### PROBLEM DESCRIPTION
Quote every line of the material beneath this one.
***** SUPPLIED MATERIAL *****
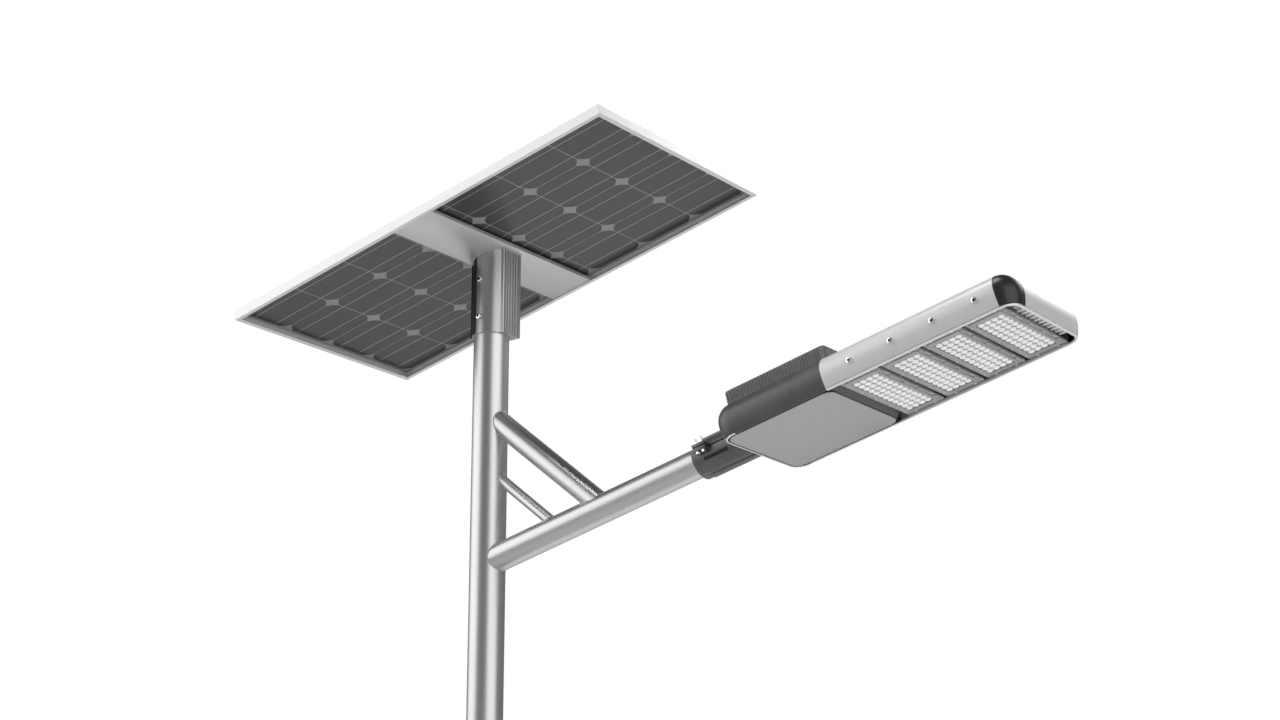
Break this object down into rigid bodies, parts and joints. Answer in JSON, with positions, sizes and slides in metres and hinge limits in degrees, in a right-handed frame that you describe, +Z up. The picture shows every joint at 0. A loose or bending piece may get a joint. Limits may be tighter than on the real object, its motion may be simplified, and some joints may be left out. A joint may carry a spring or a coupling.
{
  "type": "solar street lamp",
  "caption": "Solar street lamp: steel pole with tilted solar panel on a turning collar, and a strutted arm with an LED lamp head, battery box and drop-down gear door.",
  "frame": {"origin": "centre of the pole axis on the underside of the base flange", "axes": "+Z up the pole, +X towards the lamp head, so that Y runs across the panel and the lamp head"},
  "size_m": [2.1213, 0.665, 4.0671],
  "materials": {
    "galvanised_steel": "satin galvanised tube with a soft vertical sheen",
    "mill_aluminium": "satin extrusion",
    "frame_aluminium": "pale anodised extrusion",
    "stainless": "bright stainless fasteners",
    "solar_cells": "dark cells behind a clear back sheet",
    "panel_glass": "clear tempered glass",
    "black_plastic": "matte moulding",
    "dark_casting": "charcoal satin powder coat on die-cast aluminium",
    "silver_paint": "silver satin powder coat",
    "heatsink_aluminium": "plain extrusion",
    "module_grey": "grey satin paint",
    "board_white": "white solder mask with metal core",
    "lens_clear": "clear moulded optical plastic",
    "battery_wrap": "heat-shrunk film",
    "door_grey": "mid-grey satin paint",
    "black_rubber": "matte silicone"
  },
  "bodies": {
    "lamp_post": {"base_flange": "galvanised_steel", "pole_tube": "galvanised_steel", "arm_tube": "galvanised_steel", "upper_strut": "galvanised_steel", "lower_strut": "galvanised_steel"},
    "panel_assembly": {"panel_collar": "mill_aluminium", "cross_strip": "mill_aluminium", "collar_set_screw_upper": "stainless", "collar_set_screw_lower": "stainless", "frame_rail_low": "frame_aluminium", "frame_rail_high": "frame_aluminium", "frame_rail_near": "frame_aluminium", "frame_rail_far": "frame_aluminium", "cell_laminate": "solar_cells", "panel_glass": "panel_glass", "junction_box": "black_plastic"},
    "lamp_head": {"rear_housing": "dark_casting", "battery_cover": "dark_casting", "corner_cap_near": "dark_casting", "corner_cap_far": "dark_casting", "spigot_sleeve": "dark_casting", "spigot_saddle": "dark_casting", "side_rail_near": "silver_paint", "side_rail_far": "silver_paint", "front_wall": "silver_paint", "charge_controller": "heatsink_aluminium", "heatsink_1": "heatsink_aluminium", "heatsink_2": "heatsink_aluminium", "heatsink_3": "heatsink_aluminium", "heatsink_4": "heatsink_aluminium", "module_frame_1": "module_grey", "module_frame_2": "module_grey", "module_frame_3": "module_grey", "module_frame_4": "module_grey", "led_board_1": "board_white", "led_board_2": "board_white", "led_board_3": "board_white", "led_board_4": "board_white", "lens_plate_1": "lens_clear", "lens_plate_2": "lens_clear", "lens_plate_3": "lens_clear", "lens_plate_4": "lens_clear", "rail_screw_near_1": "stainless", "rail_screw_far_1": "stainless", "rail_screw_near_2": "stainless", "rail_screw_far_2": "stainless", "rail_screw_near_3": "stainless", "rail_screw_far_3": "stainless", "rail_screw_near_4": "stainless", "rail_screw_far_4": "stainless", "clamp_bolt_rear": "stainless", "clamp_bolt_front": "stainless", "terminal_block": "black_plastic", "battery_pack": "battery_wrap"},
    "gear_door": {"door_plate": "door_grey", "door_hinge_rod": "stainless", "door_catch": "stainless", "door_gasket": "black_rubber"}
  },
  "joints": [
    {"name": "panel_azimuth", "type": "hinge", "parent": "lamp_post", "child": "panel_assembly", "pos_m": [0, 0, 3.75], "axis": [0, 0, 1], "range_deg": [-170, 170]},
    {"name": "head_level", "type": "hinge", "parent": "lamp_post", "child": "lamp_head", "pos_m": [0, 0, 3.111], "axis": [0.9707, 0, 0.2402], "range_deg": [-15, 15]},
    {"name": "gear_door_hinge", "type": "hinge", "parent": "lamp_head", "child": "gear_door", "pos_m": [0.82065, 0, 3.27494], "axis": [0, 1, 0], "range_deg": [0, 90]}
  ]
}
*****
### WORKED SOLUTION
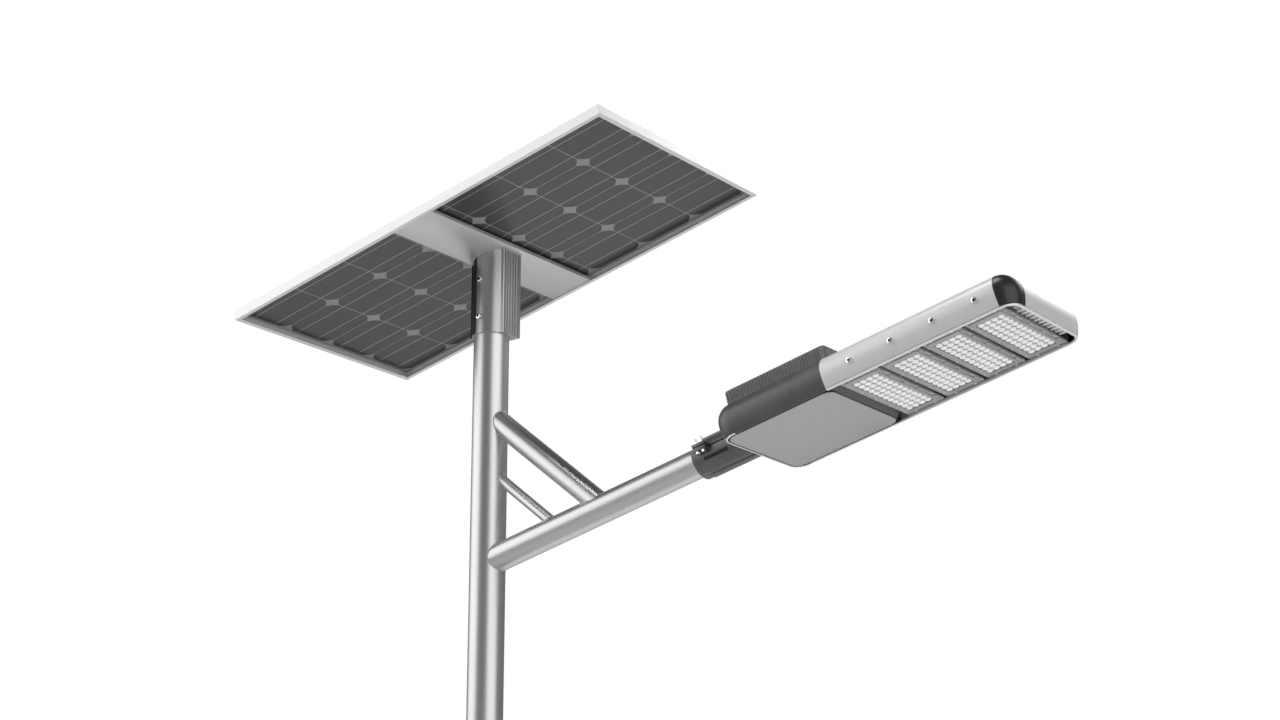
Break this object down into rigid bodies, parts and joints. Answer in JSON, with positions, sizes and slides in metres and hinge limits in degrees, in a right-handed frame that you describe, +Z up. The picture shows every joint at 0. A loose or bending piece may get a joint. Limits may be tighter than on the real object, its motion may be simplified, and some joints may be left out. A joint may carry a spring or a coupling.
{
  "type": "solar street lamp",
  "caption": "Solar street lamp: steel pole with tilted solar panel on a turning collar, and a strutted arm with an LED lamp head, battery box and drop-down gear door.",
  "frame": {"origin": "centre of the pole axis on the underside of the base flange", "axes": "+Z up the pole, +X towards the lamp head, so that Y runs across the panel and the lamp head"},
  "size_m": [2.1213, 0.665, 4.0671],
  "materials": {
    "galvanised_steel": "satin galvanised tube with a soft vertical sheen",
    "mill_aluminium": "satin extrusion",
    "frame_aluminium": "pale anodised extrusion",
    "stainless": "bright stainless fasteners",
    "solar_cells": "dark cells behind a clear back sheet",
    "panel_glass": "clear tempered glass",
    "black_plastic": "matte moulding",
    "dark_casting": "charcoal satin powder coat on die-cast aluminium",
    "silver_paint": "silver satin powder coat",
    "heatsink_aluminium": "plain extrusion",
    "module_grey": "grey satin paint",
    "board_white": "white solder mask with metal core",
    "lens_clear": "clear moulded optical plastic",
    "battery_wrap": "heat-shrunk film",
    "door_grey": "mid-grey satin paint",
    "black_rubber": "matte silicone"
  },
  "bodies": {
    "lamp_post": {"base_flange": "galvanised_steel", "pole_tube": "galvanised_steel", "arm_tube": "galvanised_steel", "upper_strut": "galvanised_steel", "lower_strut": "galvanised_steel"},
    "panel_assembly": {"panel_collar": "mill_aluminium", "cross_strip": "mill_aluminium", "collar_set_screw_upper": "stainless", "collar_set_screw_lower": "stainless", "frame_rail_low": "frame_aluminium", "frame_rail_high": "frame_aluminium", "frame_rail_near": "frame_aluminium", "frame_rail_far": "frame_aluminium", "cell_laminate": "solar_cells", "panel_glass": "panel_glass", "junction_box": "black_plastic"},
    "lamp_head": {"rear_housing": "dark_casting", "battery_cover": "dark_casting", "corner_cap_near": "dark_casting", "corner_cap_far": "dark_casting", "spigot_sleeve": "dark_casting", "spigot_saddle": "dark_casting", "side_rail_near": "silver_paint", "side_rail_far": "silver_paint", "front_wall": "silver_paint", "charge_controller": "heatsink_aluminium", "heatsink_1": "heatsink_aluminium", "heatsink_2": "heatsink_aluminium", "heatsink_3": "heatsink_aluminium", "heatsink_4": "heatsink_aluminium", "module_frame_1": "module_grey", "module_frame_2": "module_grey", "module_frame_3": "module_grey", "module_frame_4": "module_grey", "led_board_1": "board_white", "led_board_2": "board_white", "led_board_3": "board_white", "led_board_4": "board_white", "lens_plate_1": "lens_clear", "lens_plate_2": "lens_clear", "lens_plate_3": "lens_clear", "lens_plate_4": "lens_clear", "rail_screw_near_1": "stainless", "rail_screw_far_1": "stainless", "rail_screw_near_2": "stainless", "rail_screw_far_2": "stainless", "rail_screw_near_3": "stainless", "rail_screw_far_3": "stainless", "rail_screw_near_4": "stainless", "rail_screw_far_4": "stainless", "clamp_bolt_rear": "stainless", "clamp_bolt_front": "stainless", "terminal_block": "black_plastic", "battery_pack": "battery_wrap"},
    "gear_door": {"door_plate": "door_grey", "door_hinge_rod": "stainless", "door_catch": "stainless", "door_gasket": "black_rubber"}
  },
  "joints": [
    {"name": "panel_azimuth", "type": "hinge", "parent": "lamp_post", "child": "panel_assembly", "pos_m": [0, 0, 3.75], "axis": [0, 0, 1], "range_deg": [-170, 170]},
    {"name": "head_level", "type": "hinge", "parent": "lamp_post", "child": "lamp_head", "pos_m": [0, 0, 3.111], "axis": [0.9707, 0, 0.2402], "range_deg": [-15, 15]},
    {"name": "gear_door_hinge", "type": "hinge", "parent": "lamp_head", "child": "gear_door", "pos_m": [0.82065, 0, 3.27494], "axis": [0, 1, 0], "range_deg": [0, 90]}
  ]
}